The final resolution to the treatment of fully-guaranteed salaries in the event games are lost in 2020 has created an extra incentive for certain players to seriously consider opting out before Thursday’s 4:00 p.m. ET deadline. Specifically, players who have fully-guaranteed salaries in 2020 should take a close look at opting out, based on the specific terms of the remainders of their contracts.

The NFL and NFL Players Association resolved the issue of guaranteed salaries for lost games in 2020 by agreeing to roll any guarantees over to the next year of the contract that lacks the guarantee, if the season is canceled after it begins. For example, if a player has a $10 million fully-guaranteed salary in 2020, a $10 million non-guaranteed salary in 2021, and half of the 2020 season is lost, the player would receive $5 million in 2020, and $5 million of his $10 million base salary in 2021 would become fully guaranteed.

For players who are young enough, healthy enough, and skilled enough to not be cut during the first non-guaranteed year of a given contract, this example would result in total salary of $15 million for 2020 and 2021. The player would have gotten $20 million, however, if all games were played.

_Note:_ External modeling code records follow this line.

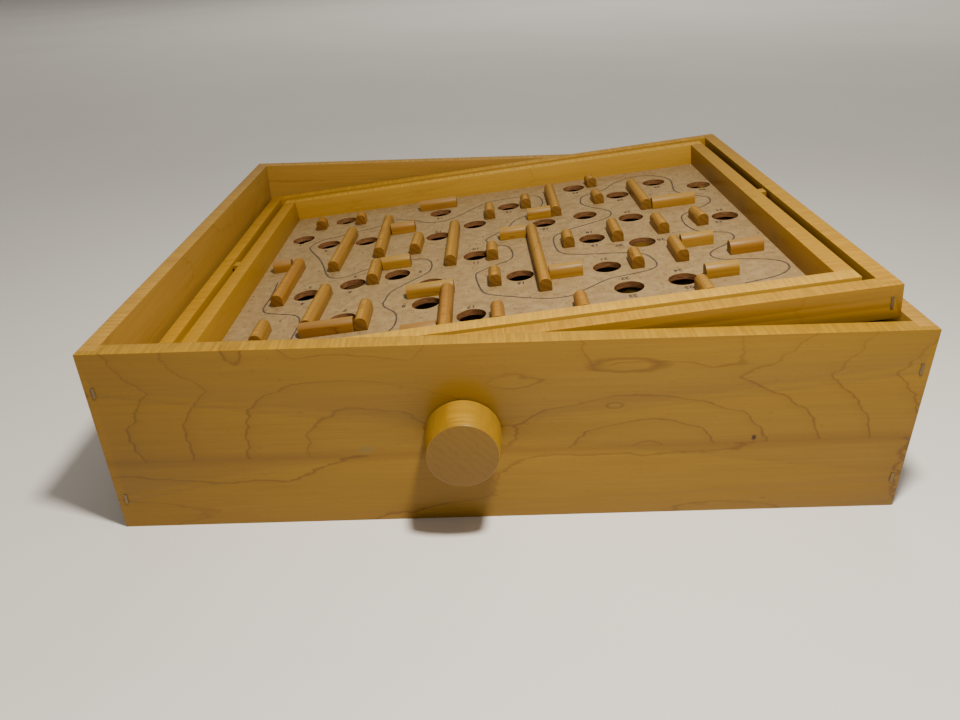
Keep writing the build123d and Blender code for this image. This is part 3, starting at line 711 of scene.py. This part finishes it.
# Each number: the hole it belongs to, and where it stands from that hole's middle.
NUMBERS = (
    (-124, 69, 0, -1), (-104.5, 51.5, 0, -1), (-103, -29, 0, 1), (-103, -29, 0, -1),
    (-79, -22, 0, 1), (-79, -22, 0, -1), (-78, -67, 0, 1), (-37, -61, -1, 0),
    (-55, -17, 1.15, 0), (-12, -4, 0, 1), (-12, -4, 0, -1), (-35, 38, 0, 0.8),
    (-35, 85, 0, -1), (9.5, 78, 0, -1), (29, 35.5, 0, -1), (10.5, -42, 0, -0.9),
    (-14.5, -82.5, 0, 0.9), (52.5, -2.5, 0, 1), (52.5, -2.5, 0, -1), (77, -18.5, -1.1, 0),
    (54, -46, 0, 1), (60, -74.5, 0, 1), (60, -74.5, 0, -0.9), (85.5, -73.5, 0, 1),
    (85.5, -73.5, 0, -0.9), (77, -18.5, 0.9, 0), (78.5, 23.5, 0, 1), (78.5, 70, 0, -1),
    (104.5, 86, 0, -1), (128.5, 67, 0, -0.9), (127, 4.5, 0, 1), (127, 4.5, -0.5, -0.75),
    (54, 98, 0, -1),
)


def lettering(places):
    """All the numbers as one flat mesh, read from the far side of the tray."""
    bm = bmesh.new()
    for number, (x, y, off_x, off_y) in enumerate(places, start=1):
        curve = bpy.data.curves.new("number", "FONT")
        curve.body = str(number)
        curve.size = NUMBER_SIZE
        curve.align_x = "CENTER"
        curve.align_y = "CENTER"
        curve.resolution_u = 3
        curve.offset = NUMBER_BOLD
        text = placed("number", curve)
        bpy.context.view_layer.update()
        flat = bpy.data.meshes.new_from_object(text.evaluated_get(
            bpy.context.evaluated_depsgraph_get()))
        spot = Vector((x + off_x * NUMBER_OFF, y + off_y * NUMBER_OFF, 0)) / 1000
        spot.z = BOARD_TOP + PRINT_LIFT
        flat.transform(Matrix.Translation(spot) @ Matrix.Rotation(math.pi, 4, "Z"))
        bm.from_mesh(flat)
        bpy.data.meshes.remove(flat)
        bpy.data.objects.remove(text)
        bpy.data.curves.remove(curve)
    return bm


printed("hole_numbers", mesh_from(lettering(NUMBERS), "hole_numbers", number_ink))


# Floor, light and camera.
FLOOR_HALF = 6.0
PAPER = ((0.74, 0.705, 0.65), (0.77, 0.735, 0.68))
ROOM_COLOUR = (0.80, 0.77, 0.72, 1)
ROOM_STRENGTH = 0.30
LAMP_PLACE = (0.064, -0.245, 0.461)
LAMP_RADIUS = 0.028
LAMP_WATTS = 14.6
LAMP_COLOUR = (1.0, 0.94, 0.85)
WASH_PLACE = (0.6, 2.9, 2.2)
WASH_SIZE = 2.4
WASH_WATTS = 56.0
WASH_COLOUR = (1.0, 0.96, 0.90)
CAMERA = Vector((-0.0085, -0.4054, 0.21665))
LENS = 28.79
PITCH = math.radians(28.34)
YAW = math.radians(-0.34)
ROLL = math.radians(1.85)


def paper(name):
    """Plain pale floor with the faintest mottling."""
    g = Graph(name)
    cloud = g.noise(g.node("TexCoord", 3), (3.0, 3.0, 3.0), detail=4.0)
    g.put(g.mix(g.ramp(cloud, (0.35, 0.0), (0.65, 1.0)), *PAPER), g.shader.inputs["Base Color"])
    g.shader.inputs["Roughness"].default_value = 0.8
    return g.material


bm = bmesh.new()
bmesh.ops.create_grid(bm, x_segments=1, y_segments=1, size=FLOOR_HALF)
floor = placed("floor", mesh_from(bm, "floor", paper("paper")))
floor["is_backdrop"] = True

world = bpy.data.worlds.new("world")
bpy.context.scene.world = world
world.use_nodes = True
room = world.node_tree.nodes["Background"]
room.inputs["Color"].default_value = ROOM_COLOUR
room.inputs["Strength"].default_value = ROOM_STRENGTH

# A small warm lamp half a metre up, in front of the box and a little to the right.
lamp = bpy.data.lights.new("lamp", "POINT")
lamp.energy = LAMP_WATTS
lamp.color = LAMP_COLOUR
lamp.shadow_soft_size = LAMP_RADIUS
bulb = placed("lamp", lamp)
bulb.location = LAMP_PLACE

# A broad light over the far part of the floor.
wash = bpy.data.lights.new("wash", "AREA")
wash.size = WASH_SIZE
wash.energy = WASH_WATTS
wash.color = WASH_COLOUR
panel = placed("wash", wash)
panel.location = WASH_PLACE
panel.visible_glossy = False

# The camera stands low in front of the box and looks down into it, turned a little to one side.
forward = Vector((math.sin(YAW) * math.cos(PITCH), math.cos(YAW) * math.cos(PITCH),
                  -math.sin(PITCH)))
level = Vector((math.cos(YAW), -math.sin(YAW), 0))
down = forward.cross(level)
across = level * math.cos(ROLL) + down * math.sin(ROLL)
drop = down * math.cos(ROLL) - level * math.sin(ROLL)
view = bpy.data.cameras.new("camera")
view.lens = LENS
view.sensor_width = 36.0
view.clip_start = 0.01
camera = placed("camera", view)
camera.matrix_world = Matrix((
    (across.x, -drop.x, -forward.x, CAMERA.x),
    (across.y, -drop.y, -forward.y, CAMERA.y),
    (across.z, -drop.z, -forward.z, CAMERA.z),
    (0, 0, 0, 1),
))
bpy.context.scene.camera = camera

low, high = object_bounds()
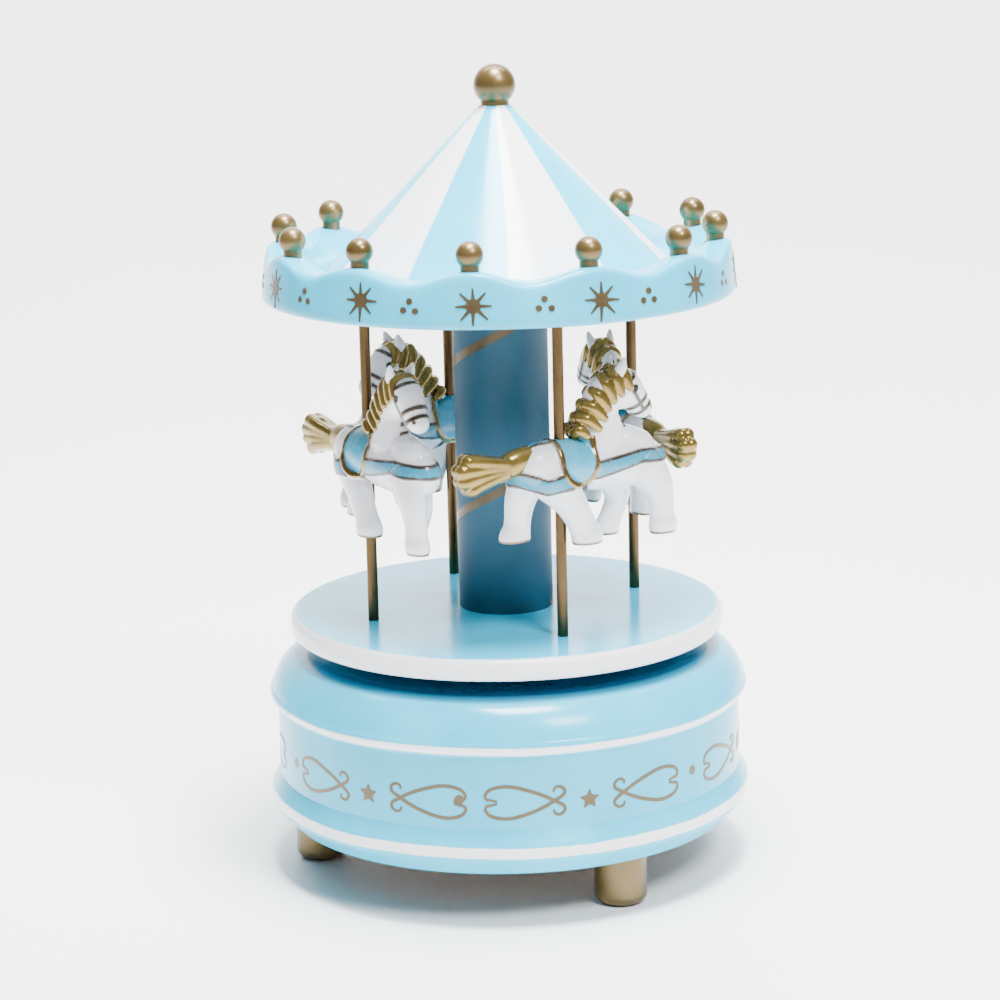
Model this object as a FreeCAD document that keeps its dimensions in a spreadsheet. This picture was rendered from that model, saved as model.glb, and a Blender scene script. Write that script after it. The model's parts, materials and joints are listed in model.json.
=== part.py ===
"""Carousel music box: a turned wooden drum with a spring movement inside it, and a carousel
that turns on the movement's winding arbor. Millimetres, +Z up, origin on the carousel's axis
at the level that the feet stand on. -Y is the front."""
import FreeCAD, Part
import math
import os

import Sketcher

V = FreeCAD.Vector
UP = V(0, 0, 1)
ALONG_X = V(1, 0, 0)

DOC = FreeCAD.newDocument("carousel_music_box")
SHEET = DOC.addObject("Spreadsheet::Sheet", "Sizes")
NODES = []

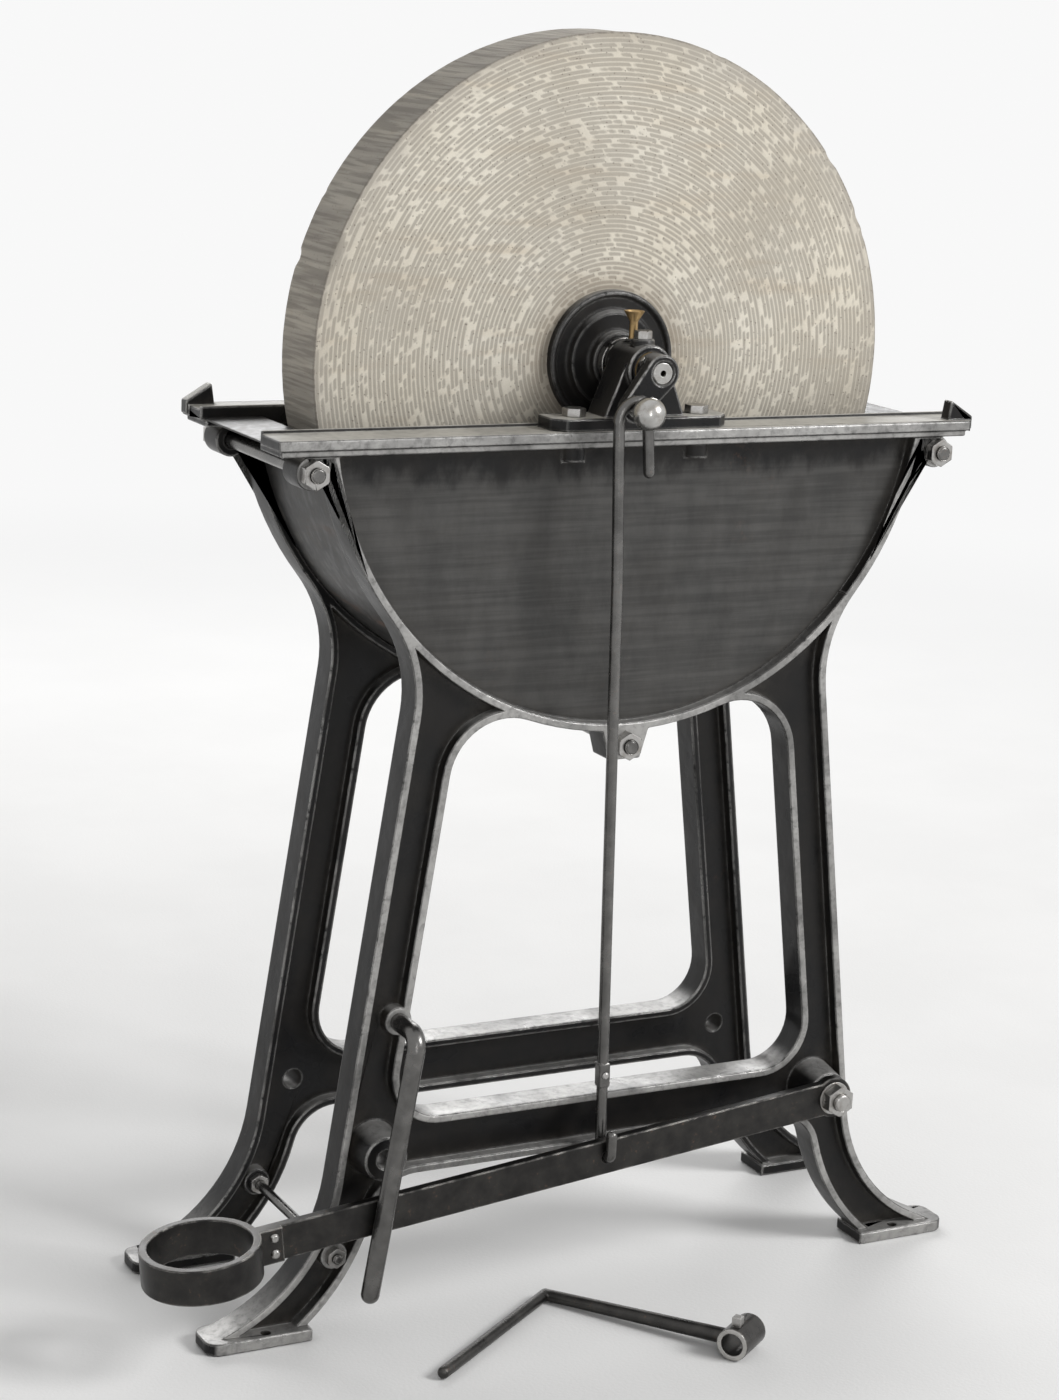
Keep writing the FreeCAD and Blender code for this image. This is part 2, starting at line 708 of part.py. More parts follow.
def stone_flange(way):
    """Dished clamping flange; way -1 is the front one."""
    face = stone_face_y
    bore = spindle_middle_diameter / 2 + sliding_clearance
    rim = stone_flange_diameter / 2
    disc = rim - stone_flange_rim_width - stone_flange_step_width
    hub = spindle_middle_diameter / 2 + stone_flange_hub_wall
    profile = [
        (bore, face),
        (rim, face),
        (rim, face + stone_flange_bead - 2.5),
        (rim - 1.2, face + stone_flange_bead - 0.8),
        (rim - 3.2, face + stone_flange_bead),
        (rim - 5.0, face + stone_flange_bead - 1.0),
        (rim - stone_flange_rim_width, face + stone_flange_recess),
        (disc + 3, face + stone_flange_recess),
        (disc + 1, face + stone_flange_recess + 1.5),
        (disc, face + stone_flange_disc_height - 1.5),
        (disc - 1.5, face + stone_flange_disc_height),
        (hub + 2, face + stone_flange_disc_height),
        (hub, face + stone_flange_disc_height + 2),
        (hub, face + stone_flange_hub_height - 1.5),
        (hub - 1.5, face + stone_flange_hub_height),
        (bore, face + stone_flange_hub_height),
    ]
    return revolve_about_spindle(profile, way)


def lock_rings():
    """Notched rings on the spindle thread that hold both flanges."""
    rings = []
    bore = spindle_middle_diameter / 2 + sliding_clearance
    rim = spindle_middle_diameter / 2 + lock_ring_width
    near = stone_face_y + stone_flange_hub_height
    for side in (-1, 1):
        y0, y1 = sorted((side * near, side * (near + lock_ring_thickness)))
        ring = rod_y(rim, 0, y0, y1, spindle_height)
        ring = ring.cut(rod_y(bore, 0, y0, y1, spindle_height))
        for step in range(4):
            half = lock_ring_notch_width / 2
            notch = box(-half, half, y0, y1, rim - lock_ring_notch_depth, rim + 1)
            notch.rotate(vec(0, 0, 0), vec(0, 1, 0), 90 * step + 45)
            notch.translate(vec(0, 0, spindle_height))
            ring = ring.cut(notch)
        rings.append(ring)
    return Part.makeCompound(rings)


def bearing_body():
    """Front bearing. The rear one is this shape turned about Z."""
    half = bearing_base_length / 2
    y0 = -bearing_y - bearing_base_width / 2
    y1 = -bearing_y + bearing_base_width / 2
    cut = bearing_base_corner_cut
    corners = [
        (-half + cut, y0),
        (half - cut, y0),
        (half, y0 + cut),
        (half, y1),
        (-half, y1),
        (-half, y0 + cut),
        (-half + cut, y0),
    ]
    outline = Part.makePolygon([vec(x, y, rail_top_z) for x, y in corners])
    base = Part.Face(outline).extrude(vec(0, 0, bearing_base_thickness))
    foot = bearing_pedestal_foot_width / 2
    low = rail_top_z + bearing_base_thickness - 1
    rise = spindle_height - low
    reach = math.hypot(foot, rise)
    turn = math.acos(bearing_boss_radius / reach) - math.atan2(foot, rise) + math.pi / 2
    side_x = bearing_boss_radius * math.sin(turn)
    side_z = spindle_height - bearing_boss_radius * math.cos(turn)
    wedge = [
        line((-foot, low), (foot, low)),
        line((foot, low), (side_x, side_z)),
        line((side_x, side_z), (-side_x, side_z)),
        line((-side_x, side_z), (-foot, low)),
    ]
    pedestal = plate(wedge, y0 + 1, y1 - 1)
    b0 = -bearing_outer_y
    b1 = -bearing_inner_y
    boss = rod_y(bearing_boss_radius, 0, b0, b1, spindle_height)
    seat_top = spindle_height + bearing_boss_radius + plug_seat_height
    seat = rod_z(plug_seat_radius, 0, -oil_plug_y, spindle_height, seat_top)
    cup_seat_radius = cup_stem_diameter / 2 + cup_seat_wall
    cup_seat = rod_z(cup_seat_radius, 0, -oil_cup_y, spindle_height, seat_top - 2)
    body = base.fuse([pedestal, boss, seat, cup_seat])
    holes = [rod_y(bearing_bush_radius, 0, b0 - 1, b1 + 1, spindle_height)]
    plug = plug_diameter / 2 + sliding_clearance
    cup = cup_stem_diameter / 2 + sliding_clearance
    holes.append(rod_z(plug, 0, -oil_plug_y, spindle_height, seat_top + 1))
    holes.append(rod_z(cup, 0, -oil_cup_y, spindle_height, seat_top + 1))
    bolt = bearing_bolt_diameter / 2 + bearing_bolt_hole_clearance
    for side in (-1, 1):
        top = rail_top_z + bearing_base_thickness + 1
        holes.append(rod_z(bolt, side * bearing_bolt_x, -bearing_y, rail_top_z - 1, top))
    return body.cut(holes).removeSplitter()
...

Enter the opt out. Players with fully-guaranteed salaries for 2020 who choose to opt out will have the fully-guaranteed salaries bumped to 2021. Under the example set forth above, the non-guaranteed salary of $10 million would move to 2022, allowing the player to make $20 million for his next two years of football while avoiding a season of uncertainty, added health risk, and the potential loss of significant income through the cancellation of games.

Broncos right tackle Ja’Wuan James may have considered this very angle in deciding to opt out. His $9.85 million salary for 2020 was fully guaranteed; thus, he now has a $9.85 million fully guaranteed salary for 2021. His 2021 (now 2022) salary of $11 million is guaranteed for injury, and $5 million of it becomes fully guaranteed on the fifth day of the 2021 (now 2022) league year.

If James hadn’t opted out, and if the NFL plays only half of the 2020 season, $4.925 million of his 2020 salary wouldn’t have been paid, and $4.925 million more of his $11 million salary in 2021 would have become fully guaranteed. In other words, he’d still get $11 million in 2021, but he’d lose $4.925 million in 2020.

By opting out, James gets the $9.85 million fully-guaranteed salary in 2021. He’ll then have a chance to make the full $11 million in 2022, unless the Broncos cut him early enough that he’d have a shot at replacing the $11 million on the open market.

To put this in the simplest terms possible (if that’s even possible), James’ decision to opt out represents a hedge against the possibility that games will be lost in 2020 -- games for which he ultimately would never be paid.

Each player’s circumstances will have to be considered in making the final decision as to whether it makes sense to opt out for business reasons. The overriding point is this: Players with fully-guaranteed salaries in 2020 should be considering their own circumstances very carefully in the time remaining before the opt-out window closes, because it could make sense for them to opt out and to push the fully-guaranteed 2020 salary to 2021, when the chances of all 16 games being played (and the guaranteed money being truly guaranteed) will be much greater.

Finally, to those who are thinking or saying (or tweeting) that players should not make business decisions regarding an opt-out right crafted specifically to address situations of true concern arising from the pandemic, the rules are the rules. It’s foolish for NFL players to not evaluate their rights under whatever rules apply, and to consider their options as an objective, dispassionate business proposition.

NFL teams do precisely that, all the time.